*Exercise aim*: Write out exactly the lines between the line containing "What build123d script" and the line containing "hook_foot_gap = 0.15", including both of those lines, and nothing more.

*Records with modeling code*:
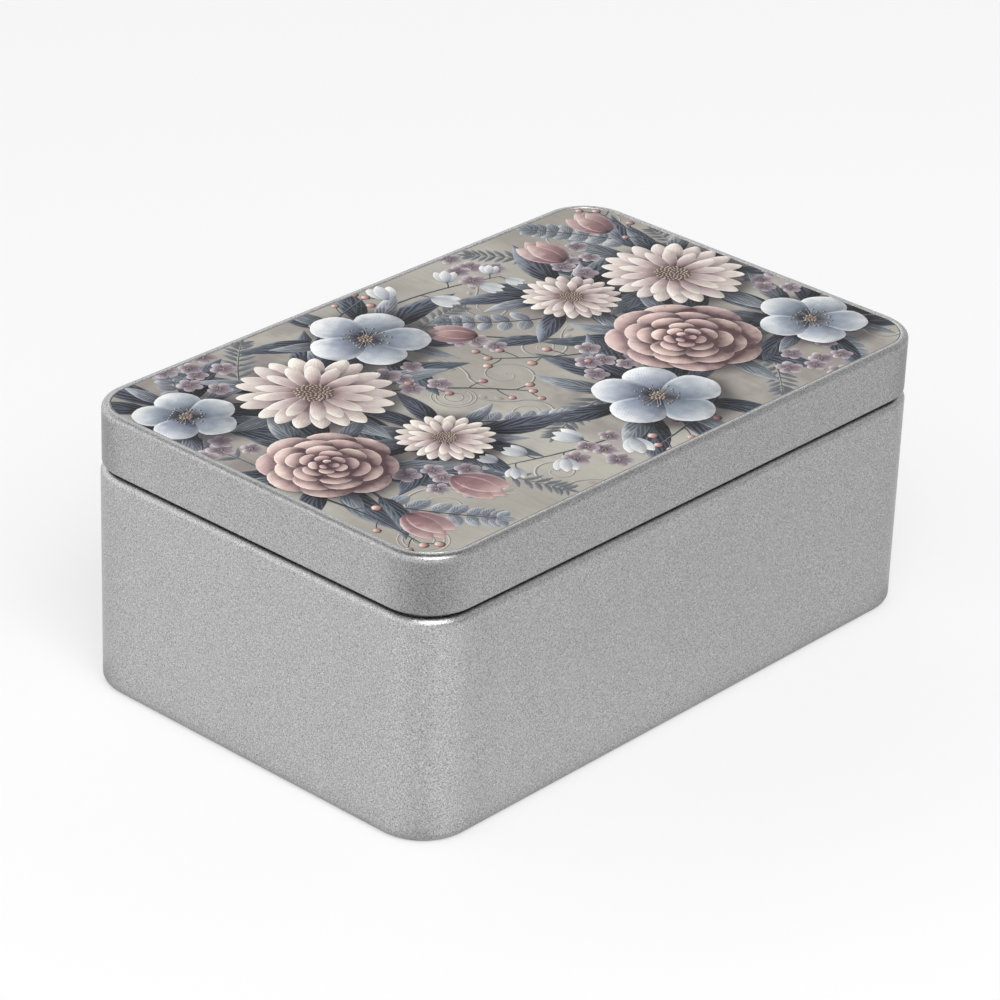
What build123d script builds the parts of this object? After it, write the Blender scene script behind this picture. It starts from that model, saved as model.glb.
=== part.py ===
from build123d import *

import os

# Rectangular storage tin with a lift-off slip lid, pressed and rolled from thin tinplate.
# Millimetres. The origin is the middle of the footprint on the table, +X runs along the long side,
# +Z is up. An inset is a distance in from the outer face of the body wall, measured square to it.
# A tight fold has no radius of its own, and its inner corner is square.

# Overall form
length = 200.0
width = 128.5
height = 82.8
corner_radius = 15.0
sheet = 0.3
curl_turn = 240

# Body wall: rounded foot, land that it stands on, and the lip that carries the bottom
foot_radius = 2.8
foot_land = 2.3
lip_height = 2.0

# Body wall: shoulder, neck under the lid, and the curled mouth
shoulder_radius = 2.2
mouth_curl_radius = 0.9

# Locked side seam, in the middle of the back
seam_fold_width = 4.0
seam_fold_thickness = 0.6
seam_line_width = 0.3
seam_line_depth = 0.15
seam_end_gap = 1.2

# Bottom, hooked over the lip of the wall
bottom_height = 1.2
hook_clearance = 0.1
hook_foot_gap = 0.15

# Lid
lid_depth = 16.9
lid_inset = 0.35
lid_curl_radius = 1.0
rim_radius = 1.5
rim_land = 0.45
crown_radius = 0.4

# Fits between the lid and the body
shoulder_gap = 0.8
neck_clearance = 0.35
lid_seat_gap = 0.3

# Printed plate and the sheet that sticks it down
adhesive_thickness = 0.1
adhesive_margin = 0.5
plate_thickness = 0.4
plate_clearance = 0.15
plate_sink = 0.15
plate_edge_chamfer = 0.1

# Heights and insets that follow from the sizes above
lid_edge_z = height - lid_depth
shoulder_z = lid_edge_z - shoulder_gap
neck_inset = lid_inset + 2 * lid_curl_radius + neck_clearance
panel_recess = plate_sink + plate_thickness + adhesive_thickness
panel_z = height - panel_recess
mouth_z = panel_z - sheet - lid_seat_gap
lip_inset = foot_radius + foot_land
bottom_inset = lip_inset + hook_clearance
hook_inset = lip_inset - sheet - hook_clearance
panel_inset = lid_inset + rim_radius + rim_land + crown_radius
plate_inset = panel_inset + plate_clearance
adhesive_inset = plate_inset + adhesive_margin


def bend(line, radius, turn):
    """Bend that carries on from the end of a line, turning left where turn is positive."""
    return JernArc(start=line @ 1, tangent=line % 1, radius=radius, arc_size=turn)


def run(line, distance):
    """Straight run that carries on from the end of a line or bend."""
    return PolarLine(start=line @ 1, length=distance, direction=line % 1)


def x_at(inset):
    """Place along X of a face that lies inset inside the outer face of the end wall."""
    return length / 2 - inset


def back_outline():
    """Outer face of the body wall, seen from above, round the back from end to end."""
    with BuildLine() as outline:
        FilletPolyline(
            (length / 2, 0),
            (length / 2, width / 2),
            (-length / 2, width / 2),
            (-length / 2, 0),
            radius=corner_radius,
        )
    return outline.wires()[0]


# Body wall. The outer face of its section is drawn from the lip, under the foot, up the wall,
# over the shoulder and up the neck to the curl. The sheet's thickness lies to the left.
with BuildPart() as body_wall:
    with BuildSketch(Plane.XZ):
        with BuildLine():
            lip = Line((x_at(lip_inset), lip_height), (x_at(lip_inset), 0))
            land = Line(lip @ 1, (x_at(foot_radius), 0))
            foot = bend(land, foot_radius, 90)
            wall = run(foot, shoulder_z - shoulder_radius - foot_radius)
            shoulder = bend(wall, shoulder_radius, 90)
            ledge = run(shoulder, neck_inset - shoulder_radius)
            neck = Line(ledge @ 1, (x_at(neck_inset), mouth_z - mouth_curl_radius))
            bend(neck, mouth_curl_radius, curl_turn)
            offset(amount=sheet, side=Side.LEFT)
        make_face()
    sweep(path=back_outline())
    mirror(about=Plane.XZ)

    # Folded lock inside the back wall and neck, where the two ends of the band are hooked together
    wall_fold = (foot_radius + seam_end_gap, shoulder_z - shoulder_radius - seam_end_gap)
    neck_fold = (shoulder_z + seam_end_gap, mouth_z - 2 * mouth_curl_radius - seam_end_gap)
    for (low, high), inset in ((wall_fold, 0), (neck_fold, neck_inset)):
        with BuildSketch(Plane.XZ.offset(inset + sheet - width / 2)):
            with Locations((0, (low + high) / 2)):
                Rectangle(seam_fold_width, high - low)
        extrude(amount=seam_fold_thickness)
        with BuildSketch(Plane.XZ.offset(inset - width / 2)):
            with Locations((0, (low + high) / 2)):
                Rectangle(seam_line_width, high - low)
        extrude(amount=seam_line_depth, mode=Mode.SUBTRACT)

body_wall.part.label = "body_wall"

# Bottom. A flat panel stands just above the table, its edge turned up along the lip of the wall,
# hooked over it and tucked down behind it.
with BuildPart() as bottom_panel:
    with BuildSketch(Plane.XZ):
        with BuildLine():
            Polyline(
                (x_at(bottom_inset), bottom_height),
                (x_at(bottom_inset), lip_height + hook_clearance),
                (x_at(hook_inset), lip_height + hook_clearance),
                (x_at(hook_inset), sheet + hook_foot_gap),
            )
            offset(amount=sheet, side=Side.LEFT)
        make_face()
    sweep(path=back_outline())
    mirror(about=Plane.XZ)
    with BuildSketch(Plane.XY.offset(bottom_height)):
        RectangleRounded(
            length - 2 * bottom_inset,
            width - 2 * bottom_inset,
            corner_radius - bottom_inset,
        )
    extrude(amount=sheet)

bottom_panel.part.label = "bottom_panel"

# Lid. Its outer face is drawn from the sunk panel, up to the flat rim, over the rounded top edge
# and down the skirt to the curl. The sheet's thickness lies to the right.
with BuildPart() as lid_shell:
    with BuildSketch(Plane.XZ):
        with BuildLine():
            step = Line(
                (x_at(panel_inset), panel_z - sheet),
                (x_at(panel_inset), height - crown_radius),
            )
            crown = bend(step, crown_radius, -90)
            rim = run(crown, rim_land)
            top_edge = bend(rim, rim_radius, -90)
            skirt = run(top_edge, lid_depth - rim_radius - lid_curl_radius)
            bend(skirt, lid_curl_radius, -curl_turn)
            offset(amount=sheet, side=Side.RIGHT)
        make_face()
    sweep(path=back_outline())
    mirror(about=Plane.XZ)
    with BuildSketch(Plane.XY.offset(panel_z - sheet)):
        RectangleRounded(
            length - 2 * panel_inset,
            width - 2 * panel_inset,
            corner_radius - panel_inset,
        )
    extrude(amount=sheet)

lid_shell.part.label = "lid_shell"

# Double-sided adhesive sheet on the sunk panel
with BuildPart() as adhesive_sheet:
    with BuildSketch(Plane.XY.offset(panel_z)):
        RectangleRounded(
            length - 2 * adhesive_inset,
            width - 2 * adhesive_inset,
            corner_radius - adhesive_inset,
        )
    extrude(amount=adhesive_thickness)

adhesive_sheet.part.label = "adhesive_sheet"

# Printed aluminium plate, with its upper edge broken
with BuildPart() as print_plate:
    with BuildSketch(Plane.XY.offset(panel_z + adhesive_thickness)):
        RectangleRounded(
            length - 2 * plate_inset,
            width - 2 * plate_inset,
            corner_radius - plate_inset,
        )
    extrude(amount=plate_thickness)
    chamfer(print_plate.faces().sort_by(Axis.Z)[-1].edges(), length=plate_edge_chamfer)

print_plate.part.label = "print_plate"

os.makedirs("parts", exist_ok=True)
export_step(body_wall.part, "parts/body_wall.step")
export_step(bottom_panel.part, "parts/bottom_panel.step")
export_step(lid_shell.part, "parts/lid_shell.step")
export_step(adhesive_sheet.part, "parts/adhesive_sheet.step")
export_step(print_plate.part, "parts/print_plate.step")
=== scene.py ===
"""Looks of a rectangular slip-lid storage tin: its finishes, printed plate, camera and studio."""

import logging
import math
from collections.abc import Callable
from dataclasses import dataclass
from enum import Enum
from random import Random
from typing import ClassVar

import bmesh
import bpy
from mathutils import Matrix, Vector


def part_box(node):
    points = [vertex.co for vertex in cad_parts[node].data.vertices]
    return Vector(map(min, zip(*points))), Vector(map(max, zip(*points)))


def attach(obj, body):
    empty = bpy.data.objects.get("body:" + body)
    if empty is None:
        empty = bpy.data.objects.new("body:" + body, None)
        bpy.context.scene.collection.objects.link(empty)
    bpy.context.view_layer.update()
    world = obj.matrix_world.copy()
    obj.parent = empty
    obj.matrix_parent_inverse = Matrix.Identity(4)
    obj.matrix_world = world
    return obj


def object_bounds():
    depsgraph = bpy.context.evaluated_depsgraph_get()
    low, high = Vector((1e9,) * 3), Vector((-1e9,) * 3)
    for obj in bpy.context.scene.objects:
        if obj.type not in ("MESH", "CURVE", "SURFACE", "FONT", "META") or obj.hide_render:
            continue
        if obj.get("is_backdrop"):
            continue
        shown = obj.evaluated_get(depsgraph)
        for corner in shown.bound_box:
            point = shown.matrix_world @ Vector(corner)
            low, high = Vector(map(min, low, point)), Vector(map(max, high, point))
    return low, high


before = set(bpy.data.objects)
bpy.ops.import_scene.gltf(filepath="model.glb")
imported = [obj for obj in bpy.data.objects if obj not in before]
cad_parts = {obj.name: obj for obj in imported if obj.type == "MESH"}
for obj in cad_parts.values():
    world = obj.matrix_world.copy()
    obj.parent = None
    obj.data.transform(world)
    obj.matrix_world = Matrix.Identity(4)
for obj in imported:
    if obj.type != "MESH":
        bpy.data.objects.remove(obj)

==

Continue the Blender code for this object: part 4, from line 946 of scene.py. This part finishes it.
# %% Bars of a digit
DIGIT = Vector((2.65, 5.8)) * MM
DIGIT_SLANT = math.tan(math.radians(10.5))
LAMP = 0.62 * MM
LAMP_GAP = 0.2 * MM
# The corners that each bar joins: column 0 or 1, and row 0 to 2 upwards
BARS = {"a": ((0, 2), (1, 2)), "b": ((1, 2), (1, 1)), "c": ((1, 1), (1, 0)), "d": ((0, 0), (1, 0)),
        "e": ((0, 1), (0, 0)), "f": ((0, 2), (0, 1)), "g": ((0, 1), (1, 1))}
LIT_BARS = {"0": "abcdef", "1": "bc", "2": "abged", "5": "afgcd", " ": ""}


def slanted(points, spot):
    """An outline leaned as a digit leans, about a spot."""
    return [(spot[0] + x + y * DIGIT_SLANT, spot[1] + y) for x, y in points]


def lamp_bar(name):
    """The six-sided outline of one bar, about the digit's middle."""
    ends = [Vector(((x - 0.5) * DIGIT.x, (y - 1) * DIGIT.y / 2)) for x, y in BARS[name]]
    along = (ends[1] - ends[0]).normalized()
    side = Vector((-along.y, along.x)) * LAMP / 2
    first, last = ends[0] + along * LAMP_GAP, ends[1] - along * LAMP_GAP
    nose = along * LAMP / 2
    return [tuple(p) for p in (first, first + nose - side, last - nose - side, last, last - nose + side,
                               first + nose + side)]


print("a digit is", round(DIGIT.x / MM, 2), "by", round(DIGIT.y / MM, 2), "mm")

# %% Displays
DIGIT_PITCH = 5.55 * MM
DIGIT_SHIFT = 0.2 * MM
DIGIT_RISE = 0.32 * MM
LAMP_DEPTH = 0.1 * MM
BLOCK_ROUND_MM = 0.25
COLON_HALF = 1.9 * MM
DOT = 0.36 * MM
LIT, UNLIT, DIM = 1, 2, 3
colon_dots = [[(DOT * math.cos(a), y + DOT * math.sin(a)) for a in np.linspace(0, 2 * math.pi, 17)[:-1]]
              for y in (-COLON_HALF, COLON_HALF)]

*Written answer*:
What build123d script builds the parts of this object? After it, write the Blender scene script behind this picture. It starts from that model, saved as model.glb.
=== part.py ===
from build123d import *

import os

# Rectangular storage tin with a lift-off slip lid, pressed and rolled from thin tinplate.
# Millimetres. The origin is the middle of the footprint on the table, +X runs along the long side,
# +Z is up. An inset is a distance in from the outer face of the body wall, measured square to it.
# A tight fold has no radius of its own, and its inner corner is square.

# Overall form
length = 200.0
width = 128.5
height = 82.8
corner_radius = 15.0
sheet = 0.3
curl_turn = 240

# Body wall: rounded foot, land that it stands on, and the lip that carries the bottom
foot_radius = 2.8
foot_land = 2.3
lip_height = 2.0

# Body wall: shoulder, neck under the lid, and the curled mouth
shoulder_radius = 2.2
mouth_curl_radius = 0.9

# Locked side seam, in the middle of the back
seam_fold_width = 4.0
seam_fold_thickness = 0.6
seam_line_width = 0.3
seam_line_depth = 0.15
seam_end_gap = 1.2

# Bottom, hooked over the lip of the wall
bottom_height = 1.2
hook_clearance = 0.1
hook_foot_gap = 0.15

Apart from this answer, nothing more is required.